I'm going to struggle now.  The Lichfield Road was long and straight and really, quite dull.  Half a mile of main road.  The only features of interest:


(a) an abandoned Christmas tree (plastic)


(b) houses set back from the main road so you could back out of your drive without interrupting the traffic flow, another design feature we seem to have forgotten how to do;

(c) a bus stop that wasn't in use, which was so dull I didn't even take a picture of it.  

Look, I tried, but the distance between Blake Street and Butlers Lane stations is basically a fifteen minute walk.  There was nothing for me to do except...


I know, I do drink too much.  If it's any consolation I'm writing this totally sober.  Yes, it's 10:30 on a Wednesday morning, but it's a start.  Besides, I had to visit the Butlers Arms after I read the website and it mentioned their eclectic taste in furnishings.  This mainly manifested itself in a lot of very colourful chairs, but there was also a flamingo made out of tools:


After a pint - possibly more than one, who can say - I walked to the station round the corner.  It was school chucking out time and a load of rowdy boys bounced and careened off one another outside the station.  Fortunately they headed to the Birmingham bound platform, no doubt to cause havoc in the Bullring.  


Butlers Lane was a simple halt for much of its life, until the electrification of the line caused a rebuild in the Seventies.  For some reason British Rail didn't think that huge amounts of sparking electricity and platforms made of wood was the greatest combination on earth.  It still feels a little tucked away, a little redundant; that incredibly dull name doesn't help.  Blake Street and Butlers Lane is a one-two punch of Ronseal station names.

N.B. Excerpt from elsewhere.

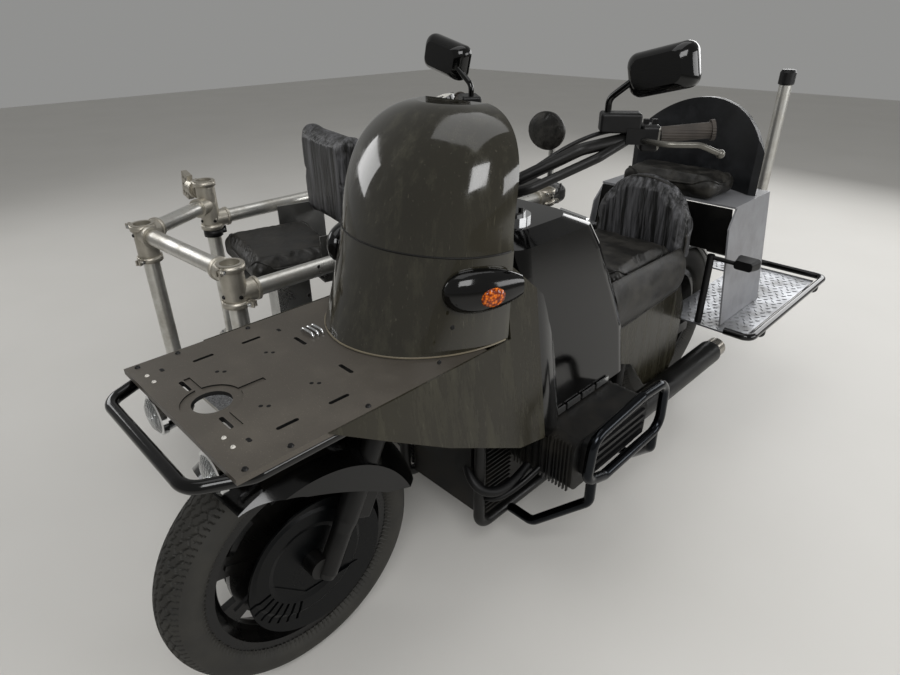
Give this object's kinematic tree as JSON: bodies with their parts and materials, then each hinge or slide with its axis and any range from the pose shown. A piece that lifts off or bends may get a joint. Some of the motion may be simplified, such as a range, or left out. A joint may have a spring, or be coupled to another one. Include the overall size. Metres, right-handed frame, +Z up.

This little jaunt crossed off the last few stations on the northern part of the Cross-City Line; everything between New Street and Lichfield has now been collected.  The map is slowly disappearing.  Perhaps it'll be done by the end of 2024?

2 comments:

David B said...

LOL at 'Brut for men'

Anonymous said...

That was the old Centro livery from the 1990s/2000s, or at least an approximation of it.